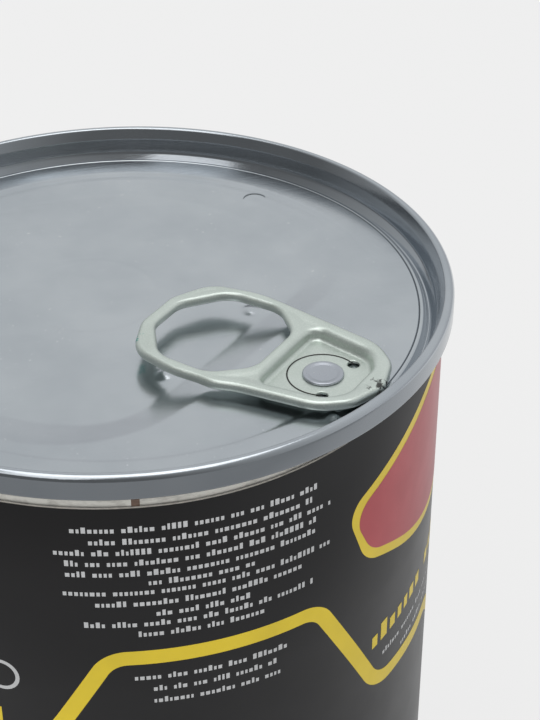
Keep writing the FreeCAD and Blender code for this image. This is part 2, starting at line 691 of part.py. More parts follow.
def make_pull_tab(doc, size, radii):
    """Stamped tab: rolled rim, finger opening, crossbar, well, slit and rivet hole.

    Its own frame has the rivet's axis as Z, the nose towards +X and its seat at zero height.
    """
    body = new_body(doc, "pull_tab")
    rim_top = size.rim_lift + size.rim_height
    outline, outline_rounds = tab_outline(size)
    blank = new_sketch(body, "TabOutline", "XY_Plane", size.rim_lift)
    draw_polygon(blank, mirrored(outline))
    extrude(body, blank, "TabBlank", size.rim_height)
    round_corners(body, "TabCorner", outline, outline_rounds)
    opening, opening_rounds = opening_outline(size)
    hole = new_sketch(body, "FingerOpeningOutline", "XY_Plane", rim_top)
    draw_polygon(hole, mirrored(opening))
    extrude(body, hole, "FingerOpening", size.rim_height, "Pocket")
    round_corners(body, "OpeningCorner", opening, opening_rounds)
    round_edges(body, "RolledRim", size.rim_round,
                lambda edge: flat_at(edge, rim_top) or flat_at(edge, size.rim_lift))
    add_well(body, size, rim_top)
    cut_slit(body, size)
    body.Placement = FreeCAD.Placement(
        FreeCAD.Vector(0, 0, 0), FreeCAD.Rotation(FreeCAD.Vector(0, 0, 1), size.tab_swing.value))
    body.setExpression("Placement.Base.x", radii.rivet_x.text)
    body.setExpression("Placement.Base.z", (size.can_height - size.ledge_depth).text)
    body.setExpression("Placement.Rotation.Angle", size.tab_swing.text)
    return body


def main():
    doc = FreeCAD.newDocument(DOCUMENT_NAME)
    size = Sheet(doc)
    radii = Radii(size)
    bodies = [
        make_can_body(doc, size),
        make_bottom_end(doc, size, radii),
        make_easy_open_end(doc, size, radii),
        make_pull_tab(doc, size, radii),
        make_paper_label(doc, size),
    ]
    doc.recompute()
    for item in doc.Objects:
        if "Invalid" in item.State or "Error" in item.State:
            raise RuntimeError("%s failed: %s" % (item.Name, item.State))
    os.makedirs(PARTS_FOLDER, exist_ok=True)
    for body in bodies:
        shape = body.Shape
        if shape.isNull() or not shape.isValid():
            raise RuntimeError(body.Label + " has no valid shape")
        shape.exportStep(os.path.join(PARTS_FOLDER, body.Label + ".step"))
        print(body.Label, "solids", len(shape.Solids), "volume %.2f" % shape.Volume, shape.BoundBox)


main()
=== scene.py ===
"""Dresses a closed food can: lacquered easy-open end, riveted pull tab and printed paper label.

Sizes are in millimetres in the can's own frame, which is the CAD model's frame, and are turned to
metres where the meshes are made.  +Z is up along the can and +X points to the rivet of the tab.
"""
import logging
import math
from dataclasses import dataclass, field
from enum import Enum
from typing import Dict, List, Sequence, Tuple, Union

import bpy
import numpy as np
from mathutils import Matrix, Vector


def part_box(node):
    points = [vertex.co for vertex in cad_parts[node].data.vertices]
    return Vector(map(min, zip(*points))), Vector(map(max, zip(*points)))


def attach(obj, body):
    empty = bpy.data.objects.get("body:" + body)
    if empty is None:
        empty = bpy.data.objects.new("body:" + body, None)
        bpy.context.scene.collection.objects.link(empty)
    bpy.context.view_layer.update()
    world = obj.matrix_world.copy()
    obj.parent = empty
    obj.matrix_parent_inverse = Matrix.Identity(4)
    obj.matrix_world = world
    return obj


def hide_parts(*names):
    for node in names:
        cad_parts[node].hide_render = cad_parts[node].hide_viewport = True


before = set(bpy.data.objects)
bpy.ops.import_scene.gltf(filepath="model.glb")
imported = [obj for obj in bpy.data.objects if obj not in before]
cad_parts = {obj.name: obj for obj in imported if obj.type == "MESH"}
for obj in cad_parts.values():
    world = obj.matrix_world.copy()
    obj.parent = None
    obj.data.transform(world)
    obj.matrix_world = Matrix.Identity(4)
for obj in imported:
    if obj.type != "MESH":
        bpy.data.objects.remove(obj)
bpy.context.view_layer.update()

LOG = logging.getLogger("food_can")
MM = 0.001
BODY = "root"
Point2 = Tuple[float, float]
Point3 = Tuple[float, float, float]
Point4 = Tuple[float, float, float, float]
Colour = Point4
Array = np.ndarray
Tree = bpy.types.NodeTree
Socket = bpy.types.NodeSocket
Material = bpy.types.Material
Piece = bpy.types.Object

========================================

Your objective => Reproduce, exactly as written, the stretch of lines whose first line is the one with "for body in" and whose last line is the one with "for node in".

Response to the task =>
    for body in bodies:
        shape = body.Shape
        if shape.isNull() or not shape.isValid():
            raise RuntimeError(body.Label + " has no valid shape")
        shape.exportStep(os.path.join(PARTS_FOLDER, body.Label + ".step"))
        print(body.Label, "solids", len(shape.Solids), "volume %.2f" % shape.Volume, shape.BoundBox)


main()
=== scene.py ===
"""Dresses a closed food can: lacquered easy-open end, riveted pull tab and printed paper label.

Sizes are in millimetres in the can's own frame, which is the CAD model's frame, and are turned to
metres where the meshes are made.  +Z is up along the can and +X points to the rivet of the tab.
"""
import logging
import math
from dataclasses import dataclass, field
from enum import Enum
from typing import Dict, List, Sequence, Tuple, Union

import bpy
import numpy as np
from mathutils import Matrix, Vector


def part_box(node):
    points = [vertex.co for vertex in cad_parts[node].data.vertices]
    return Vector(map(min, zip(*points))), Vector(map(max, zip(*points)))


def attach(obj, body):
    empty = bpy.data.objects.get("body:" + body)
    if empty is None:
        empty = bpy.data.objects.new("body:" + body, None)
        bpy.context.scene.collection.objects.link(empty)
    bpy.context.view_layer.update()
    world = obj.matrix_world.copy()
    obj.parent = empty
    obj.matrix_parent_inverse = Matrix.Identity(4)
    obj.matrix_world = world
    return obj


def hide_parts(*names):
    for node in names:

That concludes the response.